I think the reason that the word "recognize" was used instead of "accept" is that verifying that the certificate in question and the delegation certificate were issued by the same CA is neither necessary nor sufficient to accept a response. The relying party could accept the response based on its being signed by a locally-trusted responder, and the relying party could reject the response for other reasons (e.g., response is too old or does not provide information about the certificate in question).

On 02/13/2015 03:59 PM, Santosh Chokhani wrote:
To me it is saying that the relying party must only accept CA-delegated OCSP Responder certificate only if both certificates were signed using the same key.  It is trying to disambiguate a purported ambiguity in 2560.

BTW, the two certificates are: OCSP Responder certificate and the certificate whose status is being checked by the OCSP Responder.
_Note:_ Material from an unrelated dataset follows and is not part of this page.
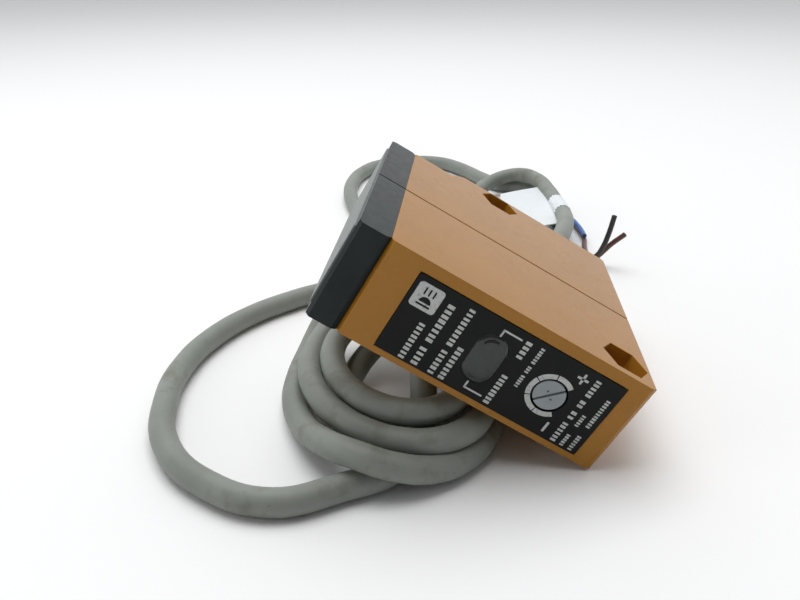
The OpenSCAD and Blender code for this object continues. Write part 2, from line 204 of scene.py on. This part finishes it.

This constraint provides simple crypto binding to the delegation.

From: pkix [mailto:pkix-bounces@ietf.org] On Behalf Of Antanas Živatkauskas
Sent: Friday, February 13, 2015 7:36 AM
To: 'pkix@ietf.org<mailto:pkix@ietf.org>'
Subject: [pkix] RFC 6960 section 4.2.2.2. question


Need help in interpreting the following statement in RFC 6960 section 4.2.2.2.  Authorized Responders:

"Systems relying on OCSP responses MUST recognize a
delegation certificate as being issued by the CA that issued the
certificate in question only if the delegation certificate and the
certificate being checked for revocation were signed by the same key."

It is not really clear if it is  a must for systems relying on OCSP responses in all cases accept a delegation certificate as long as CA uses "the same issuing key to issue a delegation certificate as that used to sign the certificate being checked for revocation", so that the alternative option of providing "a means of locally configuring one or more OCSP signing authorities and specifying the set of CAs for which each signing authority is trusted" is irrelevant.

Is the word RECOGNIZE in the excerpt above interchangable with the word ACCEPT?
If not, what is the meaning of RECOGNIZE, respectively the purpose of such recognition?